Pious Fashion: How Muslim Women Dress

Elizabeth Bucar. Harvard Univ., $29.95 (228p) ISBN 978-0-674-97616-0
At a time when Muslim women’s clothing is discussed in terms of freedom, oppression, and piety, Bucar (The Islamic Veil: A Beginner’s Guide), a philosophy and religion professor at Northeastern University, explains that modest clothing in Muslim cultures means much more than religious authority and social conformity. Having done extensive fieldwork in Iran, Indonesia, and Turkey, Bucar illustrates that pious fashion choices vary tremendously based on location and the specific mix of moral authority, consumption practices, and concepts of selfhood that exists in each context. For example, she notes, on the streets of Tehran, where women are legally required to wear clothing that conforms with certain guidelines, the loosely draped scarf style of headdress is common, and skull motifs and bright colors are fashionable; elaborately pinned styles and pastels are popular in Yogyakarta, where women’s dress is not legally regulated.
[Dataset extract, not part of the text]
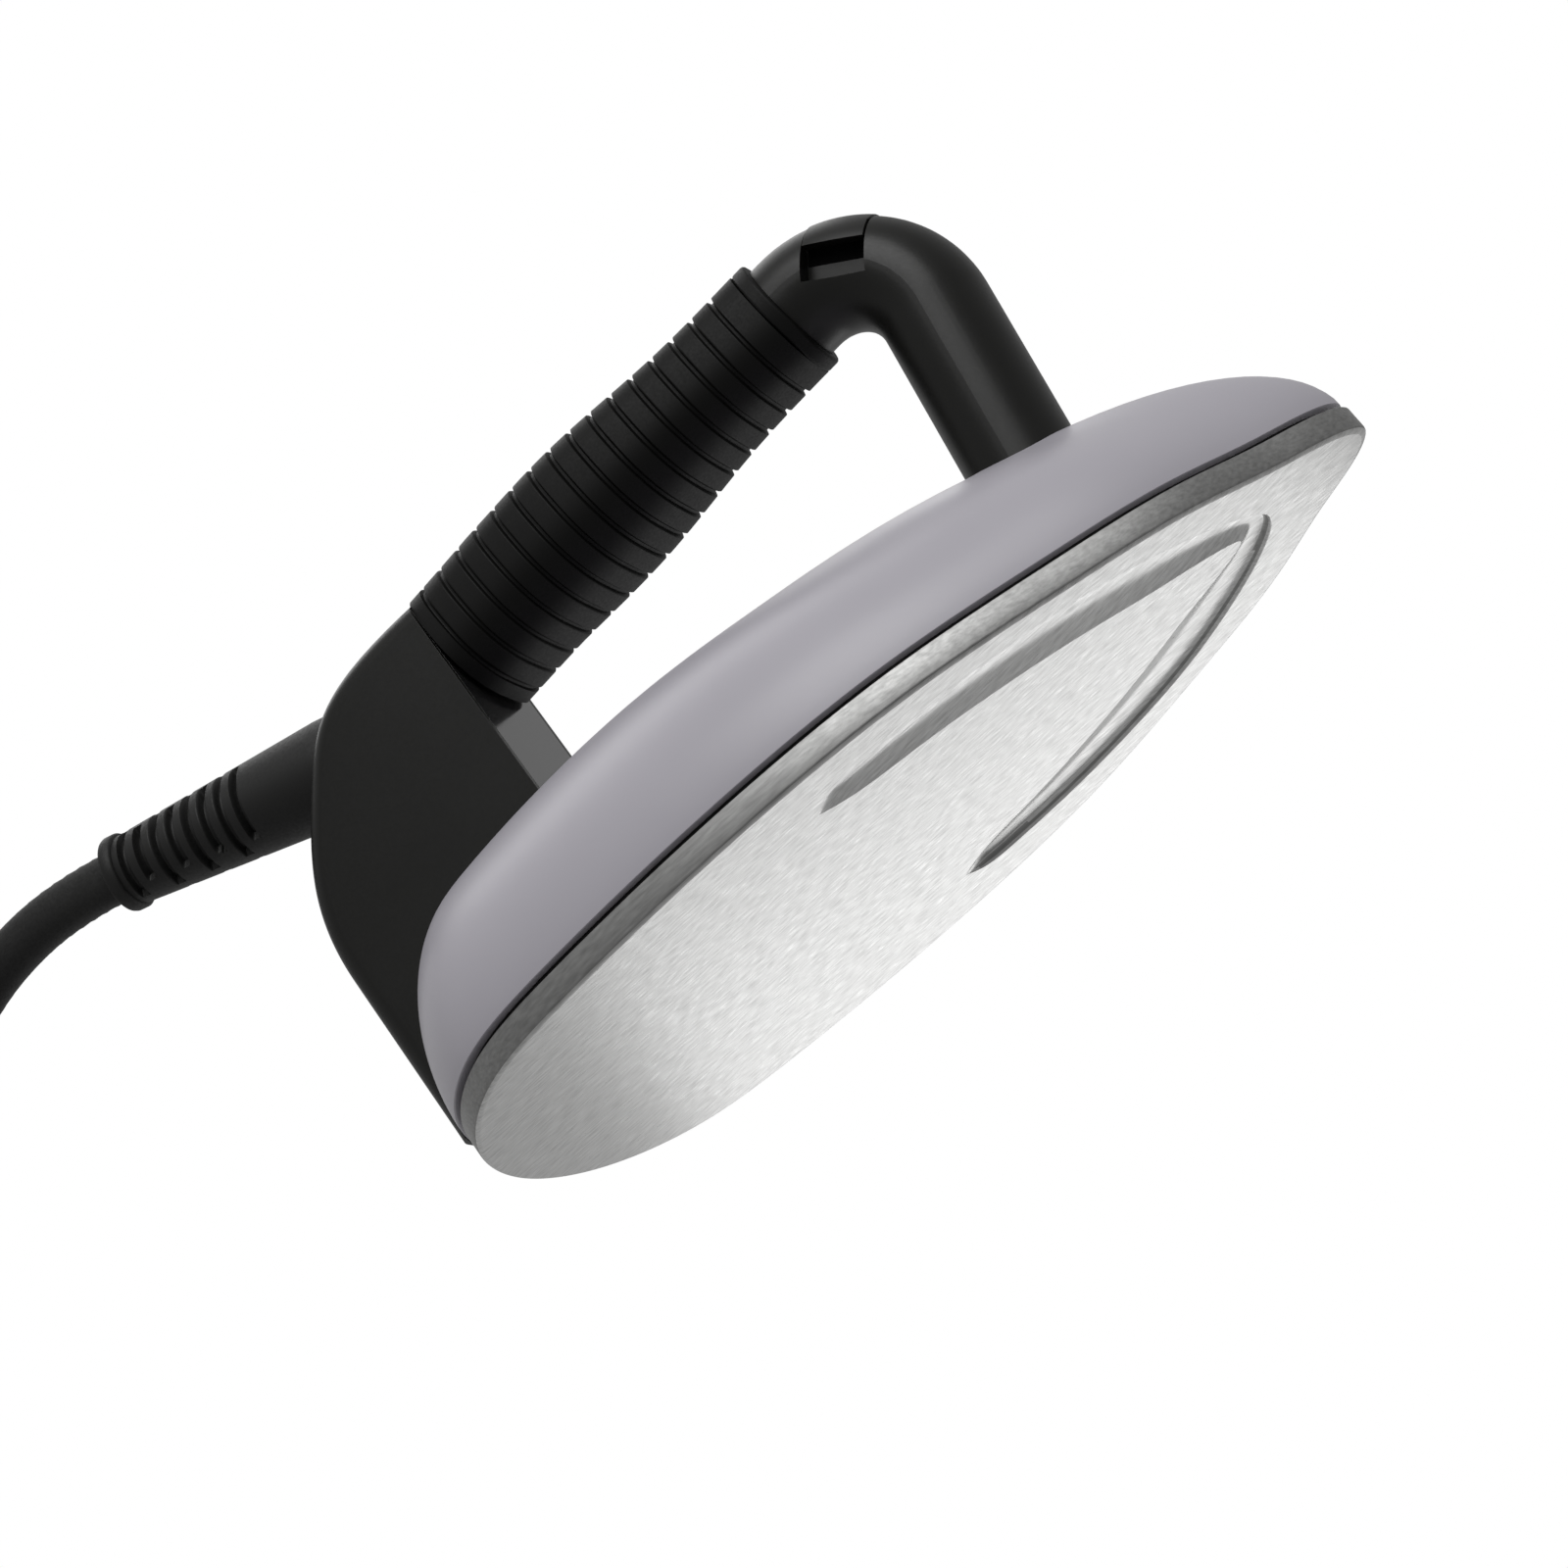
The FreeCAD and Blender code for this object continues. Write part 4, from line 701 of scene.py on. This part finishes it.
def grip_sleeve():
    """The rubber sleeve: a squarish oval that swells in the palm, cut by a row of narrow grooves."""
    span = GRIP_LAST - GRIP_BASE
    stations = np.linspace(GRIP_FIRST, GRIP_LAST, 620)
    sizes = smooth_line([(share * span, w, h) for share, w, h in GRIP_ROWS], 400)
    points = []
    for station in stations:
        along = station - GRIP_BASE
        half_width = np.interp(along, sizes[:, 0], sizes[:, 1])
        half_height = np.interp(along, sizes[:, 0], sizes[:, 2])
        middle = grip_point(station) - GRIP_UP * (GRIP_DROP * max(0.0, 1 - along / span / 0.2))
        for angle in round_angles():
            across = squarish(math.cos(angle)) * half_width
            points.append(tuple(middle + Vector((0, across, 0))
                                + GRIP_UP * (squarish(math.sin(angle)) * half_height)))
    for station in (GRIP_LAST, GRIP_FIRST):
        for angle in round_angles():
            points.append(tuple(grip_point(station) + Vector((0, CORE * math.cos(angle), 0))
                                + GRIP_UP * (CORE * math.sin(angle))))
    faces = sheet_faces(len(stations) + 2, ROUND_SLEEVE, along_closed=True)
    draft = draft_mesh("grip_draft", points, faces)
    pitch = span / RIBS / GRIP_WAY.x
    first = pitch - GROOVE_WIDTH / 2
    sleeve = shaped(bpy.data.objects.new("grip_draft", draft), GROOVES, {
        "Start": tuple(grip_point(GRIP_BASE) * MM), "Axis": tuple(GRIP_WAY), "Side": (0.0, 1.0, 0.0),
        "First": first * MM, "Last": (first + pitch * (RIBS - 2)) * MM, "Pitch": pitch * MM,
        "Width": GROOVE_WIDTH * MM, "Depth": GROOVE_DEPTH * MM, "Open from": -1.0,
        "Finish": FINISHES["grip_rubber"]}, "ribbed_grip")
    sleeve.data.set_sharp_from_angle(angle=SMOOTH_WITHIN)
    place(sleeve, "grip_sleeve")


grip_sleeve()

# ---------------------------------------------------------------- cord outlet

BOOT_LEAN = math.radians(17.5)
BOOT_TIP = Vector((REAR - 34.4, 0.0, 108.3))
BOOT_WAY = Vector((-math.cos(BOOT_LEAN), 0.0, math.sin(BOOT_LEAN)))
BOOT_UP = Vector((-BOOT_WAY.z, 0.0, BOOT_WAY.x))
BOOT_REACH = 70.0
BOOT_BORE = 5.6
COLLAR_END, COLLAR_RADIUS = 16.0, 10.8
TAPER_LENGTH, TAPER_DROP, TAPER_STEPS = 50.4, 3.3, 280
SLOT_STEP, SLOT_ROWS = 4.2, 8  # from one cross slot to the next, long and short in turn
SLOT_WIDTH, SLOT_DEPTH = 1.7, 1.8
LAST_SLOT = 64.0               # along the boot, from its root


def boot_profile():
    """The boot's section: (along it, radius), round its bore, collar, taper and end ring."""
    profile = [(0.0, BOOT_BORE), (0.0, 10.4), (0.4, COLLAR_RADIUS), (COLLAR_END, COLLAR_RADIUS)]
    for k in range(1, TAPER_STEPS + 1):
        profile.append((COLLAR_END + TAPER_LENGTH * k / TAPER_STEPS,
                        COLLAR_RADIUS - TAPER_DROP * k / TAPER_STEPS))
    return profile + [(66.5, 8.0), (66.9, 8.3), (68.8, 8.3), (69.3, 8.1), (69.5, 7.7), (69.5, BOOT_BORE)]


def cord_boot():
    """The bend relief: a tapered sleeve with staggered cross slots and a rounded end ring."""
    root = BOOT_TIP - BOOT_WAY * BOOT_REACH
    profile = boot_profile()
    points = []
    for reach, radius in profile:
        for angle in round_angles():
            points.append(tuple(root + BOOT_WAY * reach + Vector((0, radius * math.cos(angle), 0))
                                + BOOT_UP * (radius * math.sin(angle))))
    faces = sheet_faces(len(profile), ROUND_SLEEVE, along_closed=True)
    draft = draft_mesh("boot_draft", points, faces)
    item = bpy.data.objects.new("boot_draft", draft)
    first = LAST_SLOT - (SLOT_ROWS - 1) * SLOT_STEP
    for offset, open_from in ((SLOT_STEP, 2.0), (0.0, 5.5)):
        item = shaped(item, GROOVES, {
            "Start": tuple(root * MM), "Axis": tuple(BOOT_WAY), "Side": (0.0, 1.0, 0.0),
            "First": (first + offset) * MM, "Last": (first + offset + 6 * SLOT_STEP) * MM,
            "Pitch": 2 * SLOT_STEP * MM, "Width": SLOT_WIDTH * MM, "Depth": SLOT_DEPTH * MM,
            "Open from": open_from * MM, "Finish": FINISHES["black_silicone"]}, "slotted_boot")
    item.data.set_sharp_from_angle(angle=SMOOTH_WITHIN)
    place(item, "cord_boot")


cord_boot()

# ---------------------------------------------------------------- handle, trigger, heel and connector

# How far the edges of each moulded piece are rounded over.
for node, width in (("handle_outer_shell", 0.3), ("handle_inner_shell", 0.3), ("heel_housing", 0.5),
                    ("heel_front_panel", 0.3), ("grip_collar", 0.7), ("trigger_button", 0.7),
                    ("connector_body", 0.8), ("connector_boot", 0.6)):
    softened(node, width)

# A box of painted shade that fills the window under the trigger.
SHADE_BOX_LONG, SHADE_BOX_WIDE = 6.5, 6.96     # half lengths along and across the window
SHADE_BOX_FLOOR, SHADE_BOX_TOP = -1.8, 1.96    # heights from the middle of the switch's plunger


def window_painted_shade():
    """A dead black box round the switch's housing: painted shade that makes the window under the trigger
    look black.
    """
    joint = next(row for row in frame["joints"] if row["name"] == "trigger_press")
    out = -Vector(joint["axis"]).normalized()
    along = Vector((out.z, 0.0, -out.x))
    low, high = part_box("switch_plunger")
    middle = (low + high) / 2 / MM
    corners = ((-SHADE_BOX_LONG, -SHADE_BOX_WIDE), (SHADE_BOX_LONG, -SHADE_BOX_WIDE),
               (SHADE_BOX_LONG, SHADE_BOX_WIDE), (-SHADE_BOX_LONG, SHADE_BOX_WIDE))
    points = [middle + along * x + Vector((0, y, 0)) + out * height
              for height in (SHADE_BOX_FLOOR, SHADE_BOX_TOP) for x, y in corners]
    faces = [(0, 1, 2, 3), (4, 5, 6, 7), (0, 1, 5, 4), (1, 2, 6, 5), (2, 3, 7, 6), (3, 0, 4, 7)]
    piece("window_painted_shade", points, faces, "switch_body", material=FINISHES["window_dark"])


window_painted_shade()

# ---------------------------------------------------------------- cord

CORD_EXIT = (-141.9, 0.0, 108.3)
CORD_ROUTE = [CORD_EXIT, (-148.6, 0.0, 110.4), (-164.4, 0.1, 112.8), (-182.3, 0.6, 110.9),
              (-200.8, 1.6, 103.2), (-219.8, 4.5, 88.2), (-239.5, 13.0, 67.6), (-264.5, 26.5, 45.0),
              (-294.5, 39.0, 27.6), (-326.0, 45.6, 18.4)]
COIL_X, COIL_Y = -324.0, -20.0
COIL_START = (92, 66.2, 18.4)
# Where each stretch of the coil ends (angle, radius, height), and how many points it takes.
COIL_STRETCHES = [((112, 67.6, 14.4), 1), ((180, 69.0, 5.6), 3), ((1170, 45.4, 5.6), 34),
                  ((1230, 50.5, 15.0), 3), ((1608, 58.5, 15.0), 15), ((1634, 63.0, 17.0), 1),
                  ((1657, 64.0, 24.0), 1), ((1675, 57.0, 28.9), 1)]


def coil_point(angle, radius, height):
    """A point of the coil: degrees round its middle, distance out, height."""
    turn = math.radians(angle)
    return (COIL_X + radius * math.cos(turn), COIL_Y + radius * math.sin(turn), height)


def coil_route():
    """The coil's points: down to the table, a layer going in, a second going out, and the tail."""
    points = []
    before = COIL_START
    for after, count in COIL_STRETCHES:
        for step in range(1, count + 1):
            share = step / count
            spot = (low + (high - low) * share for low, high in zip(before, after))
            points.append(coil_point(*spot))
        before = after
    return points


def cord_line():
    """The cord's centre line as one smooth spline."""
    points = CORD_ROUTE + coil_route()
    curve = bpy.data.curves.new("cord_line", "CURVE")
    curve.dimensions = "3D"
    curve.resolution_u = 12
    spline = curve.splines.new("NURBS")
    spline.points.add(len(points) - 1)
    for point, spot in zip(spline.points, points):
        point.co = (spot[0] * MM, spot[1] * MM, spot[2] * MM, 1.0)
    spline.order_u = 3
    spline.use_endpoint_u = True
    return bpy.data.objects.new("cord_line", curve)


def remember(tree, shape, name, value):
    """A shape that carries a value at each of its points."""
    store = add(tree, "GeometryNodeStoreNamedAttribute", {"Geometry": shape, "Name": name, "Value": value},
                domain="POINT")
    return store.outputs["Geometry"]


def braid_tree():
    """A braided sleeve swept along a line: two sets of strands that cross as small diamonds."""
    tree, given, out = shape_tree("braid", {
        "Radius": 0.0054, "Step": 0.001, "Strands": 8.0, "Lay": 0.011, "Relief": 0.0002, "Finish": None})
    line = add(tree, "GeometryNodeResampleCurve", {"Curve": given["Geometry"], "Length": given["Step"]},
               mode="LENGTH")
    reach = add(tree, "GeometryNodeSplineParameter")
    marked = remember(tree, line.outputs["Curve"], "reach", reach.outputs["Length"])
    ring = add(tree, "GeometryNodeCurvePrimitiveCircle", {"Radius": given["Radius"], "Resolution": 32})
    turn = remember(tree, ring.outputs["Curve"], "turn", reach.outputs["Factor"])
    tube = add(tree, "GeometryNodeCurveToMesh", {"Curve": marked, "Profile Curve": turn, "Fill Caps": True})
    round_share = add(tree, "GeometryNodeInputNamedAttribute", {"Name": "turn"}).outputs[0]
    along = add(tree, "GeometryNodeInputNamedAttribute", {"Name": "reach"}).outputs[0]
    across = calculate(tree, "MULTIPLY", round_share, given["Strands"])
    lengthwise = calculate(tree, "DIVIDE", along, given["Lay"])
    lengthwise = calculate(tree, "MULTIPLY", lengthwise, given["Strands"])
    waves = []
    for operation in ("ADD", "SUBTRACT"):
        phase = calculate(tree, operation, across, lengthwise)
        waves.append(calculate(tree, "SINE", calculate(tree, "MULTIPLY", phase, math.pi)))
    weave = calculate(tree, "ABSOLUTE", calculate(tree, "MULTIPLY", waves[0], waves[1]))
    rise = calculate(tree, "MULTIPLY", calculate(tree, "POWER", weave, 0.6), given["Relief"])
    woven = pushed_out(tree, tube.outputs["Mesh"], rise)
    smooth = add(tree, "GeometryNodeSetShadeSmooth", {"Geometry": woven})
    closing(tree, smooth.outputs["Geometry"], given["Finish"], out)
    return tree


def textile_cord():
    """The braided cord, swept along its spline."""
    line = cord_line()
    bpy.context.scene.collection.objects.link(line)
    bpy.context.view_layer.update()
    depsgraph = bpy.context.evaluated_depsgraph_get()
    traced = bpy.data.meshes.new_from_object(line.evaluated_get(depsgraph))
    cord = shaped(line, braid_tree(), {
        "Radius": 5.3 * MM, "Step": 1.1 * MM, "Strands": 8.0, "Lay": 26.0 * MM,
        "Relief": 0.2 * MM, "Finish": FINISHES["cord_textile"]}, "textile_cord")
    place(cord, "cord_tube", "cord_coil")


textile_cord()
Throughout, Bucar reveals an underexplored segment of the fashion industry and excellently exhibits the ways in which Muslim women engage with their faith and the world of fashion by choosing head coverings, clothing, and accessories that are both reverent and in vogue. Featuring street style photos of fashionable women, this book adds some much-needed frills to debates surrounding the hijab. (Sept.)